Did someone mention Eurodance? Yes, I did of course but that doesn’t mean I wanted to hear any and certainly not from this bloke. For some reason, in my head, Haddaway has become the pin up boy for all the musical shite that 1993 threw our way with his song “What Is Love” being the biggest, stinking turd in the toilet bowl. I’m sure he’s a nice guy but I just hated this. Hadaway and shite!

Bizarrely, just like Cliff Richard who was a Breaker on the show last week, Haddaway’s album was also just called “The Album” meaning there were two albums on the album chart at the same time called “The Album”. Got that? Good.

The circular spotlights in this performance look familiar. Oh yeah, the Mysterons. That’s it…

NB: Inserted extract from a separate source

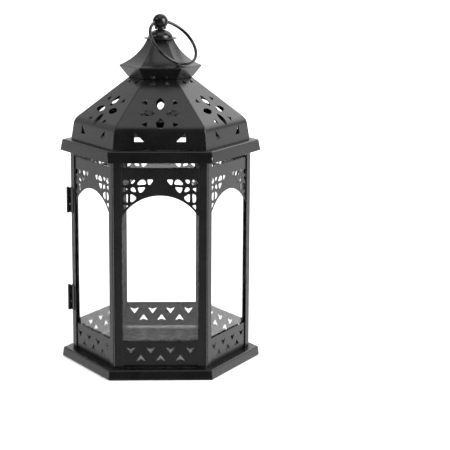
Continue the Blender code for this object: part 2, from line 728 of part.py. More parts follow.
def cap(mat):
    outer = cap_curve(7)
    inner = [(a, z) for a, z in reversed(inset_profile(outer, CAP_SHEET))]
    inner[0] = (CAP_TOP[0] - CAP_SHEET, CAP_TOP[1] - CAP_SHEET)
    rings = [(STUD_HOLE, CAP_TOP[1] - CAP_SHEET), *inner, *outer, (STUD_HOLE, CAP_TOP[1])]
    hex_piece("cap", rings, mat)


def disc(mat):
    top = DISC_BOTTOM + DISC_THICKNESS
    half = DISC_THICKNESS / 2
    profile = [
        (STUD_HOLE, DISC_BOTTOM),
        (DISC_RADIUS - half, DISC_BOTTOM),
        (DISC_RADIUS, DISC_BOTTOM + half),
        (DISC_RADIUS - half, top),
        (STUD_HOLE, top),
    ]
    turned_piece("finial_disc", profile, mat)


def dome(mat):
    height = DOME_TOP - DOME_BOTTOM
    rise = math.degrees(math.asin(DOME_MOUTH / DOME_RADIUS))
    quarter = arc((0, 0), DOME_RADIUS, 0, 90 - rise, 5)
    outer = [(x, DOME_BOTTOM + y * height / DOME_RADIUS) for x, y in quarter]
    inner = [(x - DOME_SHEET, DOME_BOTTOM + max(z - DOME_BOTTOM - DOME_SHEET, 0)) for x, z in reversed(outer)]
    turned_piece("finial_dome", outer + inner, mat)


def ball(mat):
    """Ball and bead turned in one, bored from below for the stud and drilled across for the ring."""
    foot = DOME_TOP + GAP
    bead_rise = foot - BEAD_HEIGHT
    bead_angle = math.degrees(math.asin(bead_rise / BEAD_RADIUS))
    apart = BALL_HEIGHT - BEAD_HEIGHT
    meet = (apart ** 2 + BEAD_RADIUS ** 2 - BALL_RADIUS ** 2) / (2 * apart)
    bead_end = math.degrees(math.asin(meet / BEAD_RADIUS))
    neck = BEAD_RADIUS * math.cos(math.radians(bead_end))
    ball_start = -math.degrees(math.acos(neck / BALL_RADIUS))
    bead = arc((0, BEAD_HEIGHT), BEAD_RADIUS, bead_angle, bead_end, 4)
    sphere = arc((0, BALL_HEIGHT), BALL_RADIUS, ball_start, 86, 8)[1:]
    bore_top = STUD_TOP + BORE_TIP[1]
    bore = [(BORE_TIP[0], bore_top), (STUD_HOLE, bore_top - BORE_TAPER), (STUD_HOLE, foot)]
    profile = [*bore, *bead, *sphere]
    piece = turned_piece("finial_ball", profile, mat, segments=24, closed=False)
    through = BALL_RADIUS + CROSS_HOLE
    hole = prism("cross_hole", circle((0, 0), CROSS_HOLE, 16), -through, through, mat)
    axis = Vector((math.cos(RING_AZIMUTH), math.sin(RING_AZIMUTH), 0))
    turn = axis.to_track_quat("Z", "Y").to_matrix().to_4x4()
    hole.matrix_world = Matrix.Translation((0, 0, BALL_HEIGHT)) @ turn
    boolean(piece, hole)


def stud_and_nut(mat):
    profile = [
        (STUD_RADIUS - STUD_CHAMFER, STUD_BOTTOM),
        (STUD_RADIUS, STUD_BOTTOM + STUD_CHAMFER),
        (STUD_RADIUS, STUD_TOP - STUD_CHAMFER),
        (STUD_RADIUS - STUD_CHAMFER, STUD_TOP),
    ]
    turned_piece("finial_stud", profile, mat, segments=12, closed=False)
    top = CAP_TOP[1] - CAP_SHEET - GAP
    bottom = top - NUT_HEIGHT
    profile = [(STUD_HOLE, bottom), (NUT_APOTHEM, bottom), (NUT_APOTHEM, top), (STUD_HOLE, top)]
    hex_piece("stud_nut", profile, mat)


def ring_handle(mat):
    """A round wire ring, hung through the ball; its origin is on the cross hole's axis."""
    across = Vector((math.cos(RING_AZIMUTH), math.sin(RING_AZIMUTH), 0))
    level = math.cos(RING_DROP)
    down = Vector((math.sin(RING_AZIMUTH) * level, -math.cos(RING_AZIMUTH) * level, -math.sin(RING_DROP)))
    mesh = bpy.data.meshes.new("ring_handle")
    work = bmesh.new()
    section = [(RING_WIRE * x, RING_WIRE * y) for x, y in circle((0, 0), 1, 8)]
    points = [work.verts.new((RING_RADIUS + x, 0, y)) for x, y in section]
    edges = [work.edges.new((points[k - 1], points[k])) for k in range(len(points))]
    turn_about = {"cent": (0, 0, 0), "axis": (0, 0, 1), "angle": math.tau}
    bmesh.ops.spin(work, geom=points + edges, steps=40, use_merge=True, **turn_about)
    bmesh.ops.remove_doubles(work, verts=work.verts, dist=0.01 * MM)
    bmesh.ops.recalc_face_normals(work, faces=work.faces)
    work.to_mesh(mesh)
    work.free()
    mesh.shade_smooth()
    turn = Matrix((across, down, across.cross(down))).transposed().to_4x4()
    centre = Matrix.Translation((0, RING_RADIUS - RING_SETTLE, 0))
    mesh.transform(centre)
    obj = link(bpy.data.objects.new("ring_handle", mesh), mat)
    obj.matrix_world = Matrix.Translation((0, 0, BALL_HEIGHT)) @ turn


def main():
    clear_scene()
    body = paint("body_paint", (0.022, 0.022, 0.024), 0.42)
    top = paint("roof_paint", (0.025, 0.025, 0.027), 0.36)
    hardware = paint("hardware_paint", (0.03, 0.03, 0.032), 0.34)
    glass = paint("window_glass", (0.93, 0.96, 0.95), 0.04, alpha=0.2)
    base_tray(body)
    for name, degrees in POSTS.items():
        corner_post(name, degrees, body)
    for name, degrees in FIXED_FACES.items():
        fixed_face(name, degrees, body, hardware, glass)
    cornice_ring(body)
    door(body, hardware, glass)
    door_hinges(hardware)
    latch_bracket(hardware)
    latch_loop(hardware)
    latch_keeper(hardware)
    roof(top)
    collar(top)
    cap(top)
    disc(top)
    dome(top)
    ball(top)
    stud_and_nut(hardware)
    ring_handle(hardware)


main()
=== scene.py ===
"""Looks of a hexagonal candle lantern of pierced sheet metal, fitted to its CAD nodes.

World frame: +Z up, front face towards -Y. A face is named by the compass angle of its outward
normal, and in a face's own frame x runs across it, y up it and z out of it. Lengths are in metres.
"""
import json
import math

import bmesh
import bpy
from mathutils import Matrix, Vector


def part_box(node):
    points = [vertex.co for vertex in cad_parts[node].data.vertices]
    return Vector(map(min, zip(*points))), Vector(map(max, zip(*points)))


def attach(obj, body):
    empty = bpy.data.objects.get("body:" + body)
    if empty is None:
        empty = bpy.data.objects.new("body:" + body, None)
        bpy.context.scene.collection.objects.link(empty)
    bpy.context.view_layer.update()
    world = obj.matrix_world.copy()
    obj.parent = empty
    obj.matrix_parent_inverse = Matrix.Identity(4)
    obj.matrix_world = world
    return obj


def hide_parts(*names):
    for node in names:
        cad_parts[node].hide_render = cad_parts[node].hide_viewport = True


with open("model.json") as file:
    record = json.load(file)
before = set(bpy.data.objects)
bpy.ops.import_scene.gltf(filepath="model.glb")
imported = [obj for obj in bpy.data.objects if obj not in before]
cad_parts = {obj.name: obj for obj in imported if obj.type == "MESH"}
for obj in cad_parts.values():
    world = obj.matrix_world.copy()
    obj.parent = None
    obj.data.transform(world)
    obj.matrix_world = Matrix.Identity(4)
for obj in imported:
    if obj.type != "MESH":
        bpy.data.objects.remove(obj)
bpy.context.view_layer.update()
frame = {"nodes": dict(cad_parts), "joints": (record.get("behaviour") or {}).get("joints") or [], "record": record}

MM = 0.001
MERGE = 0.002 * MM                      # points closer than this are one point
COS30 = math.cos(math.radians(30))
TAN30 = math.tan(math.radians(30))
FACES = {"front": 270, "right_front": 330, "right_back": 30, "back": 90, "left_front": 210}
POSTS = {
    "right": 0, "back_right": 60, "back_left": 120,
    "left": 180, "front_left": 240, "front_right": 300,
}
DOOR_NORMAL = 150
SWAP_Y_AND_Z = Matrix(((1, 0, 0, 0), (0, 0, 1, 0), (0, 1, 0, 0), (0, 0, 0, 1)))

RECORD = frame["record"]
JOINTS = {joint["name"]: joint for joint in frame["joints"]}
BODY_OF = {node: body for body, nodes in RECORD["behaviour"]["bodies"].items() for node in nodes}
SLOT_OF = {part["node"]: part["material_slot"] for part in RECORD["subparts"]}

# Folded trays
TRAY_SHEET = 1.2 * MM
TRAY_BEND = 2.2 * MM
TRAY_EDGE = 0.2 * MM                    # rounding of the sheet's cut edges
TOP_RUN = 8 * MM                        # flat sheet inside a tray's upper bend
BASE_LEAN = 1.75 * MM                   # how far a flank leans in on its way up
CORNICE_LEAN = 2.6 * MM
BASE_HEM = 6 * MM
BASE_SLIT = (0.3 * MM, 0.9 * MM)        # width of a corner's open mitre, at its top and its bottom
CORNICE_SLIT = (0.6 * MM, 1.5 * MM)
CORNICE_OPENING = 76.2 * MM

# Posts and plates
PLATE_SHEET = 0.6 * MM
POST_BEND = 5 * MM
POST_SHEET = 1 * MM
POST_FLANGE = 11 * MM
POST_EDGE = 0.22 * MM
PUNCHED_EDGE = 0.13 * MM                # rounding of a stamped edge
ARCH_TOP = 229.8 * MM
ARCH_HALF_WIDTH = 46 * MM
SPRING = 204.5 * MM                     # height of the arches' feet
SILL_TOP = 47.3 * MM
DOOR_HALF_WINDOW = 43.6 * MM
DOOR_CORNER = 1.2 * MM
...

From Captain Scarlet to Dr Who now as we find good, old Sting doing this week’s live by satellite performance (from Pittsburgh) which features what appears to be the opening titles of the Jon Pertwee era doctor on the walls in the background.

Anyway, it looks like, after weeks of coming close, we have arrived at the actual most boring satellite performance in TOTP history. There is literally nothing going on here (if you discount the Dr Who lighting) with Sting sat down throughout whilst he sings “Fields Of Gold”, the third single taken from his “Ten Summoner’s Tales” album. So unenthusiastic is Sting about the whole prospect of performing that he hasn’t even learned the words to the song as he appears to have a lyric sheet in his hand. He just sits steadfast and motionless on his chair with a wry smile on his face as if he’s in on some band in joke or has just farted and knows it’s going to be a bad one that will linger. Or maybe this was some sort of preparation for a bout of tantric sex that he is infamous for. Meanwhile, the only other camera shots we get are of the guitarist fingering the strings of his instrument. Hmm. Maybe it is something to do with tantric sex? After all, look what the man himself says of the song courtesy of @TOTPFacts:

The song itself tends to divide opinion. As this TOTP repeat aired, Twitter comments ranged from “brilliant song” to “absolute shite”. I don’t mind it I have to say and it took on a whole new lease of life when the now departed Eva Cassidy did a version of it which was played on the radio extensively by Terry Wogan. Though never released as a single in the UK, Cassidy’s posthumous career was based largely around this song and “Over The Rainbow” which saw her compilation album “Songbird” go to No 1 in the UK in 1998.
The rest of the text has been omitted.